Wayne, the author of several books, including The Road to the White House and Personality and Politics: Obama For and Against Himself, spoke with great authority last Thursday night to members of the Association of Opinion Journalists at their 66th annual convention. The Georgetown University professor’s remarks were coldly analytic: This strategy worked. That one flopped. This circumstance set that candidate back on his heels. Much of his assessments were delivered in the past tense, as if the matter of Mitt Romney v. Barack Obama was settled.

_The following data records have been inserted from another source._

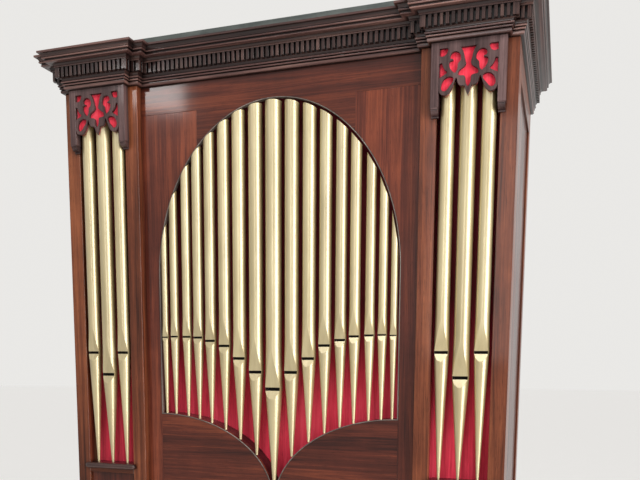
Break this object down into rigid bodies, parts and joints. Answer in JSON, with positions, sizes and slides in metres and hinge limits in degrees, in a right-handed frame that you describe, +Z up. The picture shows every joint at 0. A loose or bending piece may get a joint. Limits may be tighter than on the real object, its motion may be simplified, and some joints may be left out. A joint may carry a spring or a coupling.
{
  "type": "pipe organ case",
  "caption": "Free-standing chamber pipe organ: polished wooden case with two towers, an arched centre, gilt front pipes, fretted pipe shades and a dentil cornice.",
  "frame": {"origin": "middle of the bounding box at floor level", "axes": "+X to the viewer's right as one faces the pipes, +Y from the front towards the back, +Z up"},
  "size_m": [2.076, 0.972, 3.102],
  "materials": {
    "mahogany": "polished",
    "dark_mahogany": "polished, darkened",
    "red_mahogany": "polished",
    "fret_wood": "faded polish",
    "inside_wood": "unpolished",
    "grey_board": "painted matt",
    "gilt": "gilded, satin",
    "crimson_cloth": "woven silk",
    "bright_cloth": "woven silk"
  },
  "bodies": {
    "root": {"plinth": "dark_mahogany", "bottom_boards": "inside_wood", "lower_centre_frame": "mahogany", "lower_centre_panels": "mahogany", "left_tower_frame": "mahogany", "right_tower_frame": "mahogany", "left_tower_panels": "red_mahogany", "right_tower_panels": "red_mahogany", "left_sill": "dark_mahogany", "right_sill": "dark_mahogany", "waist_moulding": "dark_mahogany", "centre_left_stile": "mahogany", "centre_right_stile": "mahogany", "centre_top_rail": "red_mahogany", "left_shoulder": "red_mahogany", "right_shoulder": "red_mahogany", "opening_bead": "fret_wood", "pipe_ledge": "dark_mahogany", "pipe_box": "inside_wood", "left_side_frame": "mahogany", "right_side_frame": "mahogany", "left_side_panels": "red_mahogany", "right_side_panels": "red_mahogany", "back_frame": "inside_wood", "back_panels": "inside_wood", "frieze_boards": "inside_wood", "architrave": "dark_mahogany", "dentil_course": "dark_mahogany", "crown_moulding": "mahogany", "roof_boards": "inside_wood", "top_board": "grey_board", "left_shade_frame": "fret_wood", "right_shade_frame": "fret_wood", "left_shade_fret": "fret_wood", "right_shade_fret": "fret_wood", "left_shade_cloth": "bright_cloth", "right_shade_cloth": "bright_cloth", "centre_pipes": "gilt", "left_tower_pipes": "gilt", "right_tower_pipes": "gilt", "centre_cloth": "crimson_cloth", "left_tower_cloth": "crimson_cloth", "right_tower_cloth": "crimson_cloth"}
  },
  "joints": []
}
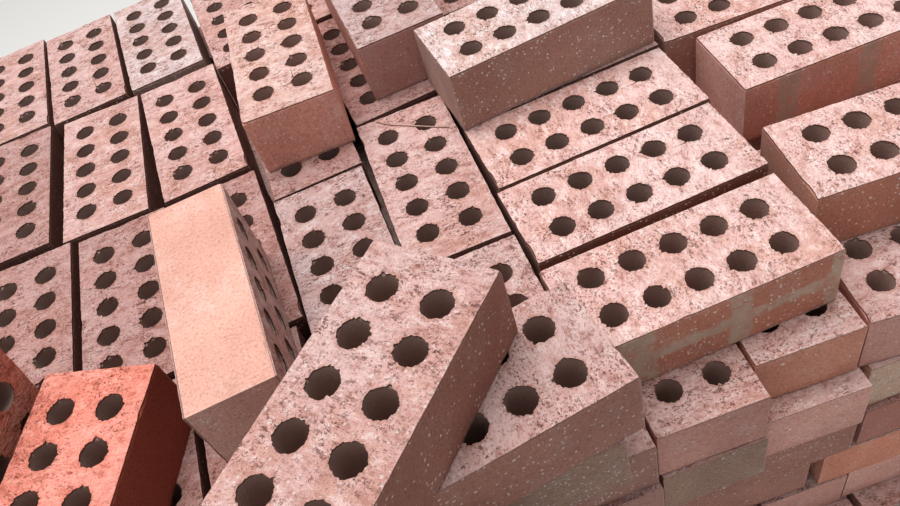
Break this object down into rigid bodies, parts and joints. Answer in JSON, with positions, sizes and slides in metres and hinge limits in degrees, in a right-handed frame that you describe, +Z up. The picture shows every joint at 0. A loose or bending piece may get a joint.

It’s not, of course, as professor Wayne readily admitted. At this stage, however, Obama has the decided advantage, he indicated, and recent public-opinion polling bears that out. This, he added, is remarkable, especially given the still-depressed state of the economy.
The prolonged Republican presidential primary fight — one that lasted a month longer than in 2008 — took the focus off the economy, the factor that is Obama’s weak spot and the one that gave Republicans the greatest cause for optimism.
According to Wayne, while the dust was still settling from the GOP skirmish, Obama defined Romney before he had a chance to do it himself. It’s a strategy employed by George H.W. Bush against Michael Dukakis in 1988 and again by George W. Bush against John Kerry eight years ago.
Romney, Wayne said, “has not effectively defined himself.” The version set forth by Obama’s re-election team — a cold, out-of-touch corporate CEO type — has only been reinforced by the candidate captured on videotape writing off 47 percent of the country. How can it be that the “warm and fuzzy” candidate is the normally cool and reserved Obama, Wayne marveled?
Romney’s last really big opportunity is the first presidential debate on Oct. 3 in Denver, Wayne said. He needs to not only win the debate, but do so in a way that humanizes himself. It’s a tall order for someone Wayne says isn’t a “natural politician.” Neither is Obama, he added.
Interestingly, the one natural politician of this stature is former President Bill Clinton, and he’s in the corner of the incumbent. It’s been Clinton, Wayne said, who “seems to be the catalyst that energized the base” to get behind Obama once more.